L'intention fut donc de produire un dispositif sonore questionnant, qui enregistre une expression argotique donné à voix haute puis l'amplifie et la spatialise. Cette expérimentation a pour but de montrer la propagation de l'argot et d'affirmer la dimension collective nécéssaire à celui-ci pour être pérennisé, sinon il resta au stade de ticde langage. Comme un jeu d'échos ou de réverbération, la fréquence d'apparition évolue et rend compte d'une propogation hétérogène où le mot peut être amené à disparaître avant de ressurgir.

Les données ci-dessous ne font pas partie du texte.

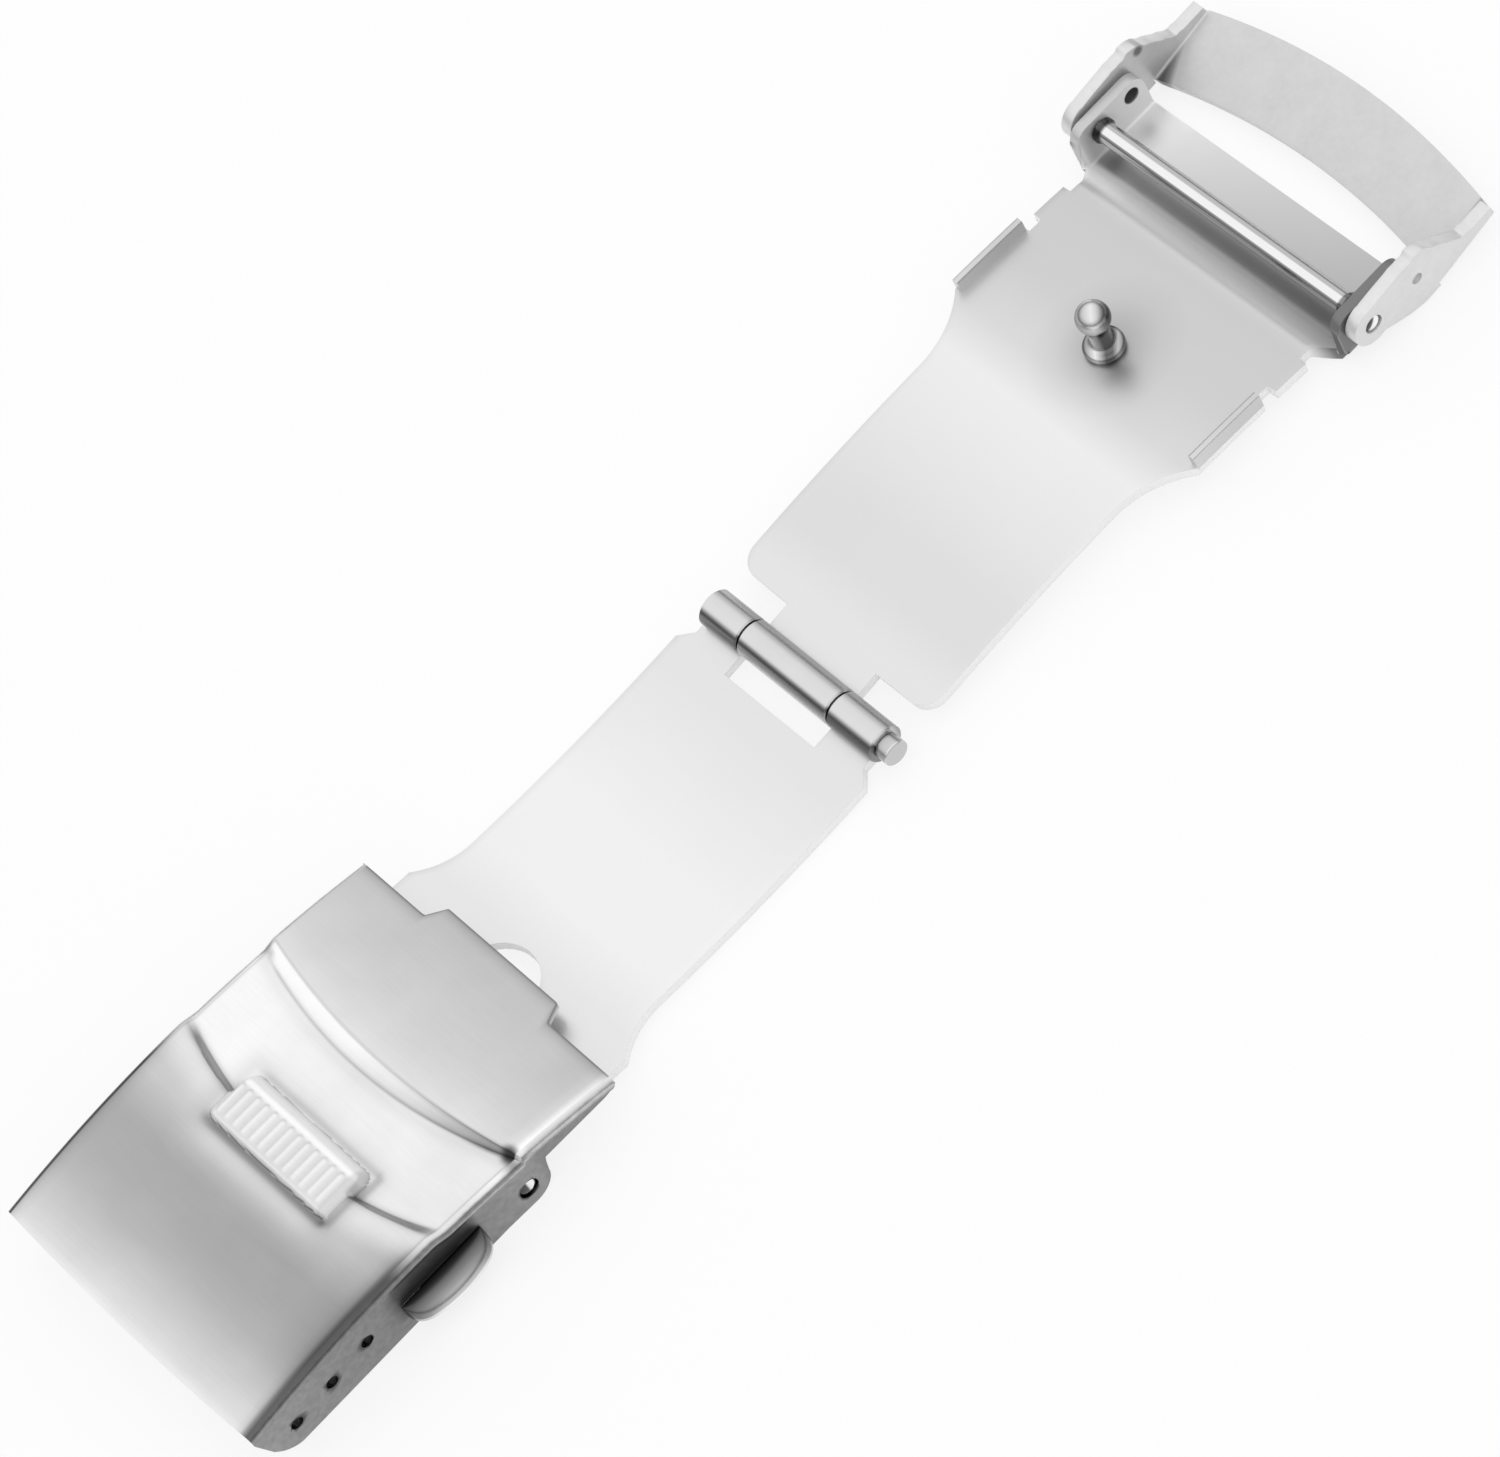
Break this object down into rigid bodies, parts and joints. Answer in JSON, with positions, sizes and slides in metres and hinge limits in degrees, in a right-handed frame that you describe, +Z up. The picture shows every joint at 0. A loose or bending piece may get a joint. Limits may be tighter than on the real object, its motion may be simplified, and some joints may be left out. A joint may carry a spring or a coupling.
{
  "type": "deployant clasp",
  "caption": "Folding steel watch bracelet clasp, open: cover with push buttons, two hinged blades, ball peg and flip lock.",
  "frame": {"origin": "centre of the bounding box's bottom, on the surface that the open clasp lies on", "axes": "+X along the clasp from the cover to the flip lock, +Y across it, +Z up"},
  "size_m": [0.0902, 0.0226, 0.0058],
  "materials": {
    "brushed_steel": "brushed",
    "polished_steel": "polished",
    "spring_steel": "satin"
  },
  "bodies": {
    "cover": {"cover_shell": "brushed_steel", "catch_frame": "brushed_steel", "cover_hinge_pin": "polished_steel"},
    "button_left": {"push_button_left": "brushed_steel", "button_spring_left": "spring_steel"},
    "button_right": {"push_button_right": "brushed_steel", "button_spring_right": "spring_steel"},
    "inner_blade": {"blade_1": "brushed_steel", "middle_hinge_pin": "polished_steel"},
    "outer_blade": {"blade_2": "brushed_steel", "catch_peg": "polished_steel", "lock_bar_tube": "polished_steel", "lock_bar_spring": "spring_steel"},
    "tip_left": {"lock_bar_tip_left": "polished_steel"},
    "tip_right": {"lock_bar_tip_right": "polished_steel"},
    "bail": {"flip_lock": "brushed_steel"}
  },
  "joints": [
    {"name": "cover_hinge", "type": "hinge", "parent": "cover", "child": "inner_blade", "pos_m": [-0.02644, 0, 0.00142], "axis": [0, 1, 0], "range_deg": [0, 171.9]},
    {"name": "middle_hinge", "type": "hinge", "parent": "inner_blade", "child": "outer_blade", "pos_m": [0.00236, 0, 0.00152], "axis": [0, -1, 0], "range_deg": [0, 176.6]},
    {"name": "flip_lock_hinge", "type": "hinge", "parent": "outer_blade", "child": "bail", "pos_m": [0.03486, 0, 0.00247], "axis": [0, -1, 0], "range_deg": [0, 156]},
    {"name": "button_left", "type": "slide", "parent": "cover", "child": "button_left", "axis": [0, -1, 0], "range_m": [0, 0.00045], "stiffness_N_per_m": 500, "springref_m": -0.001, "deforming": ["button_spring_left"]},
    {"name": "button_right", "type": "slide", "parent": "cover", "child": "button_right", "axis": [0, 1, 0], "range_m": [0, 0.00045], "stiffness_N_per_m": 500, "springref_m": -0.001, "deforming": ["button_spring_right"]},
    {"name": "lock_bar_tip_left", "type": "slide", "parent": "outer_blade", "child": "tip_left", "axis": [0, -1, 0], "range_m": [0, 0.0017], "stiffness_N_per_m": 300, "springref_m": -0.001, "deforming": ["lock_bar_spring"]},
    {"name": "lock_bar_tip_right", "type": "slide", "parent": "outer_blade", "child": "tip_right", "axis": [0, 1, 0], "range_m": [0, 0.0017], "stiffness_N_per_m": 300, "springref_m": -0.001, "deforming": ["lock_bar_spring"]}
  ],
  "couplings": [
    {"joint": "middle_hinge", "follows": "cover_hinge", "ratio": 1.0268}
  ]
}
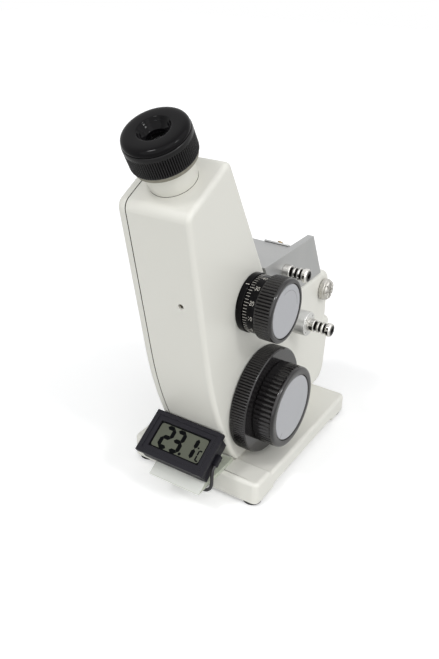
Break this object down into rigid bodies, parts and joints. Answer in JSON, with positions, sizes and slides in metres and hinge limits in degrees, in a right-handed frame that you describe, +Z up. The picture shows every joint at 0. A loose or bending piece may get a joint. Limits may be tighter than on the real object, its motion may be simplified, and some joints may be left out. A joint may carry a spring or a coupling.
{
  "type": "abbe refractometer",
  "caption": "Bench Abbe refractometer: tilted telescope, two hand knobs, hinged prism box with hose nozzles, and a small panel thermometer on a clear bracket.",
  "frame": {"origin": "under the middle of the base, on the plane that the feet stand on", "axes": "+X across the instrument to the hand knobs, +Y to the rear, +Z up; the operator sits at -Y"},
  "size_m": [0.101, 0.1912, 0.2383],
  "materials": {
    "ivory_enamel": "smooth ivory enamel on a casting",
    "black_plastic": "fine satin black",
    "gloss_black_plastic": "polished black",
    "black_rubber": "matt black",
    "satin_grey_metal": "bead-blasted and anodised grey",
    "nickel": "bright nickel plate",
    "steel": "turned",
    "brass": "turned",
    "optical_glass": "polished",
    "mirror": "front-silvered",
    "clear_sheet": "clear acrylic sheet with milky edges",
    "grey_disc": "satin grey printed disc",
    "display_glass": "grey-green display glass"
  },
  "bodies": {
    "stand": {"base_plate": "ivory_enamel", "rubber_feet": "black_rubber", "base_screws": "steel", "housing": "ivory_enamel", "side_cover": "ivory_enamel", "cover_screws": "nickel", "eyepiece_neck": "ivory_enamel", "stop_ring": "satin_grey_metal", "reticle": "optical_glass", "telescope_tube": "black_plastic", "objective_lens": "optical_glass", "compensator_cage": "steel", "index_ring": "gloss_black_plastic", "index_bush": "brass", "sector_pivot": "steel", "condenser_lens": "optical_glass", "refracting_seat": "satin_grey_metal", "refracting_prism": "optical_glass", "hinge_pin": "steel", "nozzle_collar_right": "satin_grey_metal", "nozzle_collar_left": "satin_grey_metal", "nozzle_low_right": "nickel", "nozzle_low_left": "nickel", "display_bracket": "clear_sheet", "bracket_screws": "nickel", "display_body": "black_plastic", "display_bezel": "gloss_black_plastic", "display_window": "display_glass", "lead_grommet": "black_rubber", "probe_lead": "black_rubber"},
    "focusing": {"focus_ring": "black_plastic", "eyecup": "gloss_black_plastic", "lens_cell": "black_plastic", "eye_lens": "optical_glass", "field_lens": "optical_glass"},
    "calibration": {"calibration_screw": "steel"},
    "dispersion": {"dispersion_shaft": "steel", "dispersion_scale": "gloss_black_plastic", "dispersion_knob": "black_plastic", "dispersion_disc": "grey_disc"},
    "upper_cell": {"amici_cell_upper": "brass", "amici_prism_upper": "optical_glass"},
    "lower_cell": {"amici_cell_lower": "brass", "amici_prism_lower": "optical_glass"},
    "index": {"index_shaft": "steel", "index_flange": "black_plastic", "index_knob": "black_plastic", "index_disc": "grey_disc"},
    "sector": {"sector_arm": "brass", "swing_mirror": "mirror", "scale_plate": "optical_glass"},
    "lid": {"lid_seat": "satin_grey_metal", "lid_prism": "optical_glass", "shade_hinge": "satin_grey_metal", "shade_screw": "brass", "nozzle_lid_right": "nickel", "nozzle_lid_left": "nickel"},
    "shade": {"light_shade": "satin_grey_metal"},
    "lock": {"lock_knob": "nickel"}
  },
  "joints": [
    {"name": "focus_turn", "type": "hinge", "parent": "stand", "child": "focusing", "pos_m": [0, -0.0801, 0.2032], "axis": [0, -0.4787, 0.878], "range_deg": [-150, 150]},
    {"name": "calibration_turn", "type": "hinge", "parent": "stand", "child": "calibration", "pos_m": [0.0097, -0.08899, 0.1385], "axis": [0, -0.9826, -0.1857], "range_deg": [-180, 180]},
    {"name": "dispersion_turn", "type": "hinge", "parent": "stand", "child": "dispersion", "pos_m": [0, -0.0373, 0.1247], "axis": [1, 0, 0], "continuous": true},
    {"name": "upper_cell_turn", "type": "hinge", "parent": "stand", "child": "upper_cell", "pos_m": [0, -0.0373, 0.1247], "axis": [0, -0.4787, 0.878], "continuous": true},
    {"name": "lower_cell_turn", "type": "hinge", "parent": "stand", "child": "lower_cell", "pos_m": [0, -0.0373, 0.1247], "axis": [0, -0.4787, 0.878], "continuous": true},
    {"name": "index_turn", "type": "hinge", "parent": "stand", "child": "index", "pos_m": [0, -0.0248, 0.0533], "axis": [1, 0, 0], "range_deg": [-105, 105]},
    {"name": "sector_swing", "type": "hinge", "parent": "stand", "child": "sector", "pos_m": [0, -0.013, 0.078], "axis": [1, 0, 0], "range_deg": [-13, 13]},
    {"name": "lid_swing", "type": "hinge", "parent": "stand", "child": "lid", "pos_m": [0, 0.0638, 0.0945], "axis": [-1, 0, 0], "range_deg": [0, 95]},
    {"name": "shade_swing", "type": "hinge", "parent": "lid", "child": "shade", "pos_m": [0, 0.02375, 0.13629], "axis": [1, 0, 0], "range_deg": [0, 140]},
    {"name": "lock_turn", "type": "hinge", "parent": "stand", "child": "lock", "pos_m": [0.0228, 0.0638, 0.0945], "axis": [1, 0, 0], "range_deg": [0, 90]}
  ],
  "couplings": [
    {"joint": "upper_cell_turn", "follows": "dispersion_turn", "ratio": -1},
    {"joint": "lower_cell_turn", "follows": "dispersion_turn", "ratio": 1},
    {"joint": "sector_swing", "follows": "index_turn", "ratio": -0.12308}
  ]
}
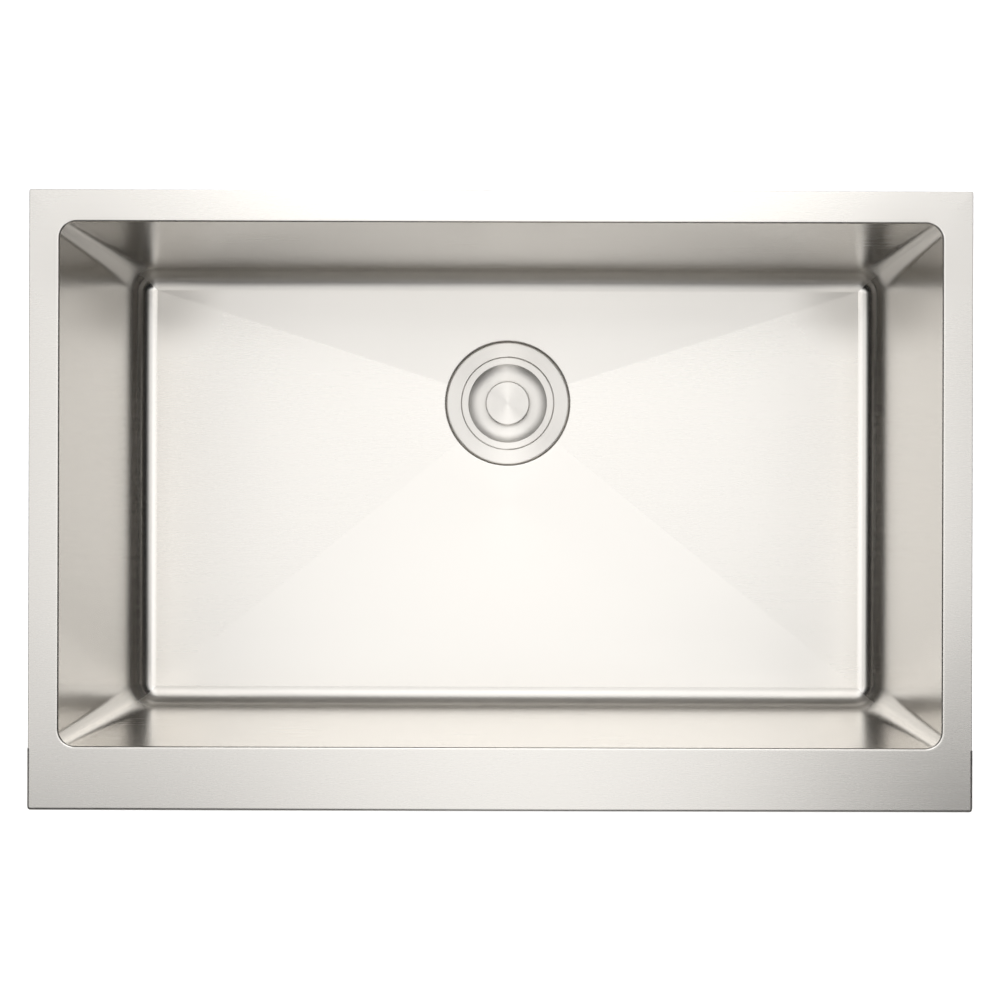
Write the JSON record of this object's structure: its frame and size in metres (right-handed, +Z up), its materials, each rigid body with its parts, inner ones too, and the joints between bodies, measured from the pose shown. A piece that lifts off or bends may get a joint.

Cette recherche en design met en lumière le fonctionnement et les procédés de fabrication et de diffusion de l'argot en France. Elle explore et donne forme aux façons dont les expressions argotiques se forment, se transforment et se propagent en société, et tente de révéler des processus immatériels.
En rendant visibles les mécanismes lexicaux et sémantiques de l'argot, cette recherche en design révèle des impensés et offre des clés de lecture pour comprendre et appréhender la créativité argotique tout en valorisant ces parlures et leurs innovations linguistiques. Ce travail ouvre également des perspectives quant à la représentation des sous-cultures et des dynamiques sociales comme les rapports de pouvoir et les formes de résistance culturelle qui se manifestent à travers l'utilisation de l'argot.